Jak Wrocław świętuje Dzień Europy?
Już w niedzielę będziemy świętować pokój i jedność w Europie. 9 maja zapisał się w kalendarzu jako Dzień Europy, ponieważ to właśnie wtedy podpisano historyczną Deklarację Schumana.
W 1950 r. Robert Schuman (ówczesny minister spraw zagranicznych Francji) wygłosił w Paryżu przemówienie, w którym zaproponował nową formę współpracy politycznej w Europie, czyli utworzenie ponadnarodowej instytucji europejskiej odpowiadającej za koordynację produkcji stali i wydobycia węgla.

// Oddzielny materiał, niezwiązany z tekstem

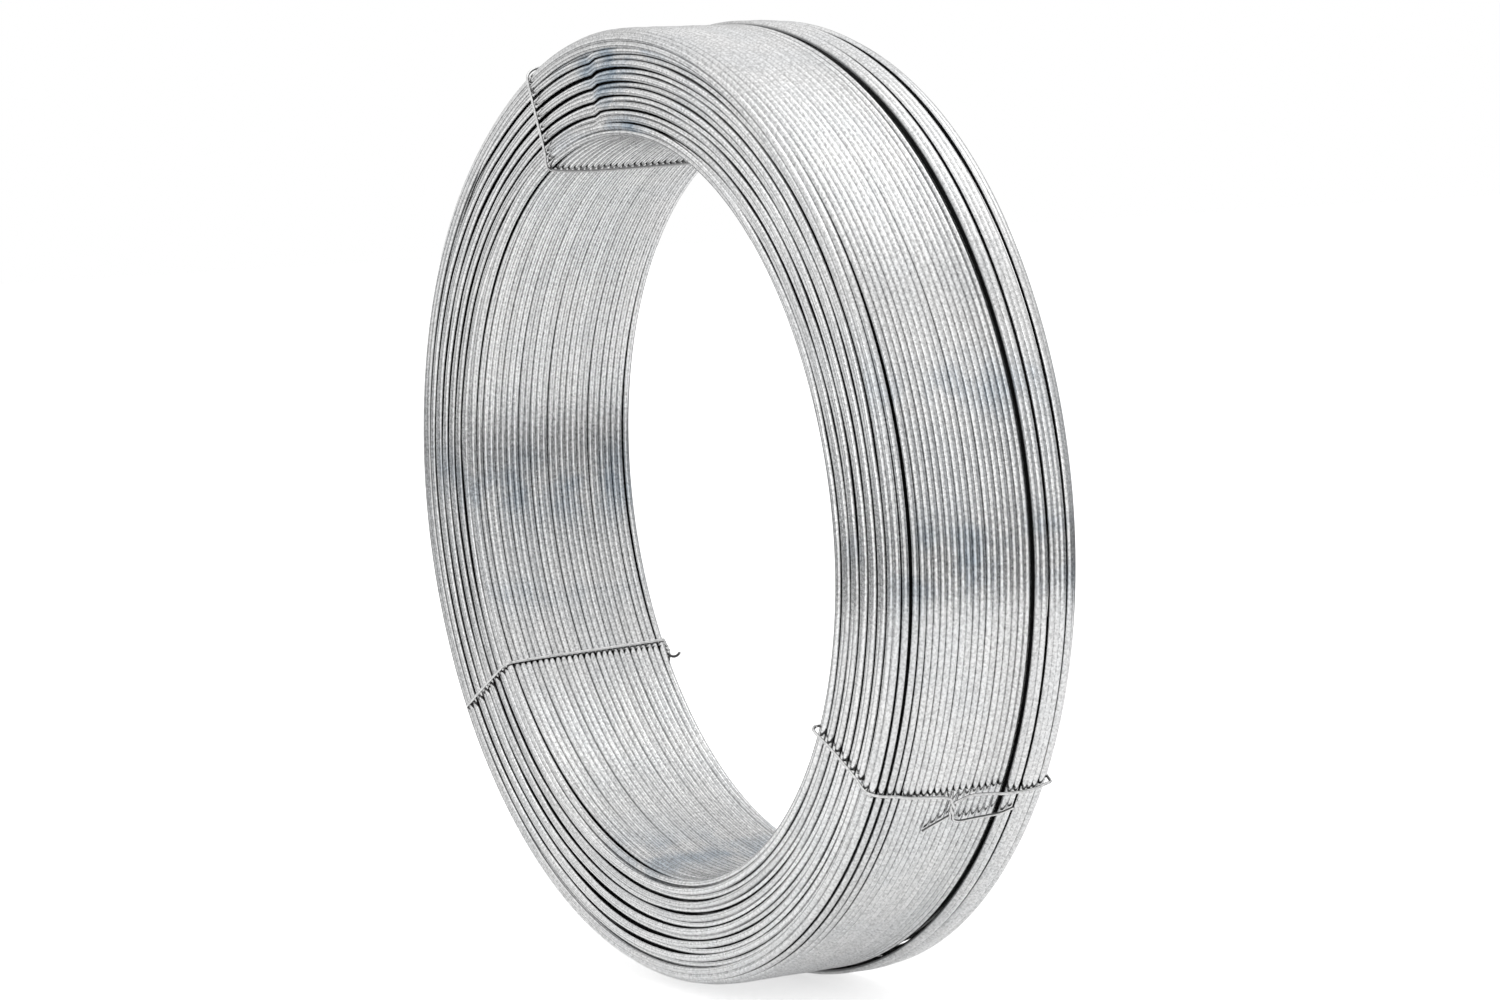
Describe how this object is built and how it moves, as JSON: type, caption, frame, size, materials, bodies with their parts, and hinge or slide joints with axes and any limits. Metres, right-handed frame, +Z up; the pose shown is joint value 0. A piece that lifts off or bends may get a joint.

W efekcie podpisano Traktat paryski w 1951 r., który powołał Europejską Wspólnotę Węgla i Stali. Była to pierwsza w historia ponadnarodowa instytucja europejska, która ostatecznie ewoluowała w Unię Europejską.
Wrocław świętuje Dzień Europy
W najbliższą niedzielę w pięciu punktach Wrocławia będzie można zobaczyć lokalnych artystów, którzy uczczą Dzień Europy. Jednak w trosce o bezpieczeństwo słuchaczy, muzycy wystąpią w niecodziennej formule – zza szyb popularnych lokali.
Wrocławscy muzycy wystąpią przed spacerowiczami w nietypowej formule, wynikającej z panujących obostrzeń. Mamy ogromną nadzieję, że ta namiastka koncertów w przestrzeni publicznej, za którymi wszyscy tęsknimy, namiastka w postaci muzycznych momentów, ucieszy zarówno mieszkańców Wrocławia, jak i przyjezdnych turystów. Jeśli ktoś w niedzielę 9 maja, przechadzając się po mieście, usłyszy piosenkę EEMEE lub kawałek Beskres dj set by KAMP! to znaczy, że właśnie wziął udział w obchodach Dnia Europy
– mówi Leszek Gaś, szef Biura Parlamentu Europejskiego we Wrocławiu.
W programie pojawili się artyści związani z lokalną sceną muzyczną. Swoje zdolności zaprezentuje m.in. Bartek Deryło – finalista The Voice of Poland, Miód – zespół DJ’ów tworzących muzykę elektroniczną, Ramoles – muzyka punk czy Damian Kowaliński, który razem z tancerką Anną Patkiewicz i perkusistą Osmarem Pegudo Álvarezem zabierze słuchaczy aż do Hiszpanii.